Podziwiając w „klatce” Gonzaleza mamy okazję zobaczyć nie tylko jednego z najlepszych pięściarzy P4P na świecie, ale także i jednego z najbardziej emocjonujących. Mamy pełen pakiet. Takie pięściarskie klasyki jak wojny z Juanem Francisco Estradą (34-2, 24 KO), czy Carlosem Cuadrasem (35-1-1, 27 KO) zapadają w pamięci na długo. Nawet, jeżeli „Chocolatito” deklasuje swoich rywali, to czyni to w sposób iście absorbujący. To typowy ofensywny artysta zasypujący swoich oponentów gradem często nieuchwytnych dla oka precyzyjnych uderzeń. Jego dodatkowym atutem jest to, że nie osiada na laurach i  podejmuje wciąż nowe wyzwania.
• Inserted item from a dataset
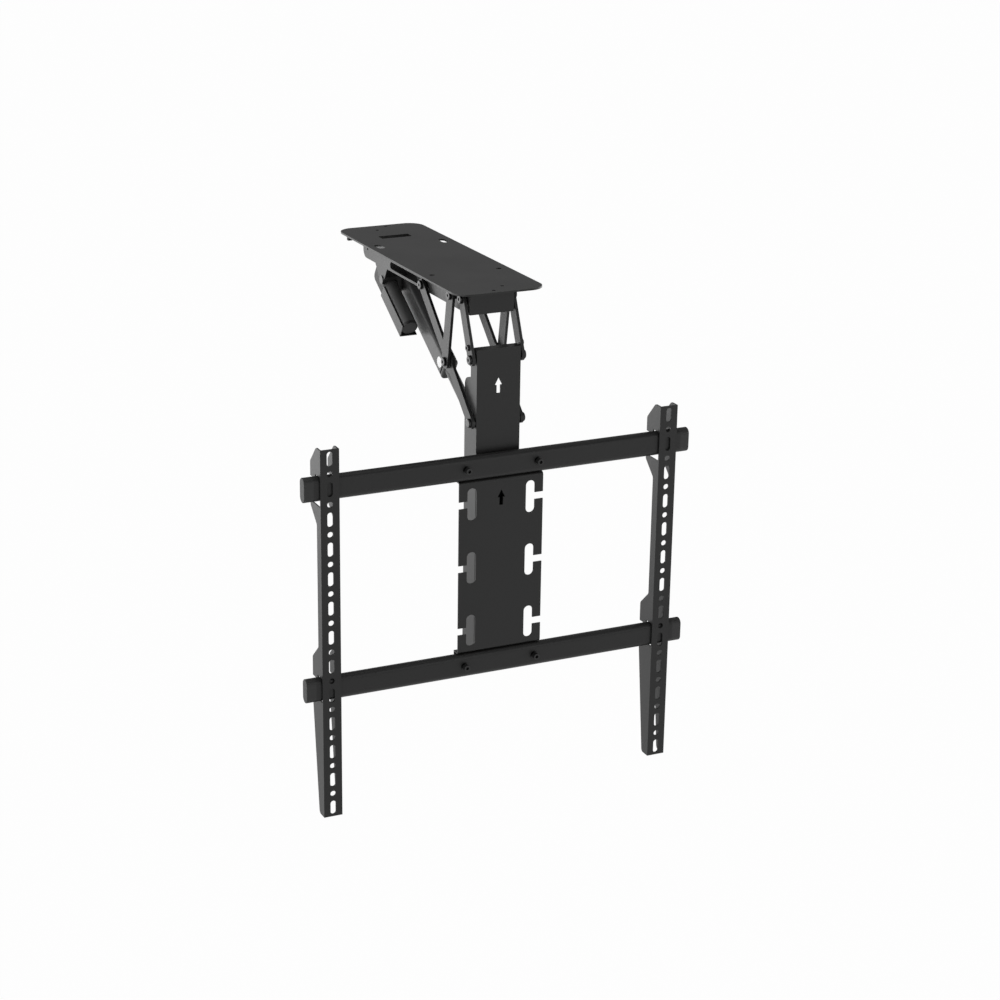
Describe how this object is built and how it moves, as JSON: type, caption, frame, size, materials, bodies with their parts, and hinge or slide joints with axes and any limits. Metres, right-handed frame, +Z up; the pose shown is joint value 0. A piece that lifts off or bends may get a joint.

  1. Siergiej Kowaliow (30-1-1, 26 KO).
Wielu miało nadzieję, że rosyjski „Krusher” pokona Andre Warda (31-0, 15 KO) i w wielkim stylu zajmie miejsce po Floydzie Mayweatherze Jr (49-0, 26 KO) na tronie P4P. Niestety Siergiej kontrowersyjnie przegrał tę zaciętą batalię, ale mimo tego wciąż zalicza się do ścisłej światowej czołówki najlepszych w biznesie. Były król wagi półciężkiej w ringu za wszelką cenę dąży do zniszczenia swoich rywali, a nieprawdopodobna siła ognia sprawia, że niewielu z nich udaje się dotrwać do końcowego gongu. Warto dodać, że rosyjski niszczyciel stał się  pierwszym i jedynym jak na razie człowiekiem w historii, który sprowadził brutalnie na ziemię „Syna Bożego”. 1.Giennadij Golowkin (36-0, 33 KO). Niestety w tym roku nie udało się zwabić do jednej klatki z bestią z Kazachstanu najlepszych średnich. Za to w ramach rekompensaty „GGG” unicestwił spektakularnie tych śmiałków, którym starczyło odwagi, aby stanąć z nim oko w oko. Ten niezwykle utalentowany i utytułowany amator, na ringach zawodowych zyskał sławę demolując bez mrugnięcia okiem kolejnych przeciwników. Uśmiechnięty zabójca z Kargandy ze swojego efektywnego i efektownego stylu uczynił wręcz sztukę. Podopieczny trenera Abela Sancheza nie boi się przyjąć ciosu rywala, tylko po to, aby ułamek sekundy później odpowiedzieć druzgocącą mury bombą. Chyba byłoby niemożliwe znaleźć kogoś, kto nudziłby się na jego walkach.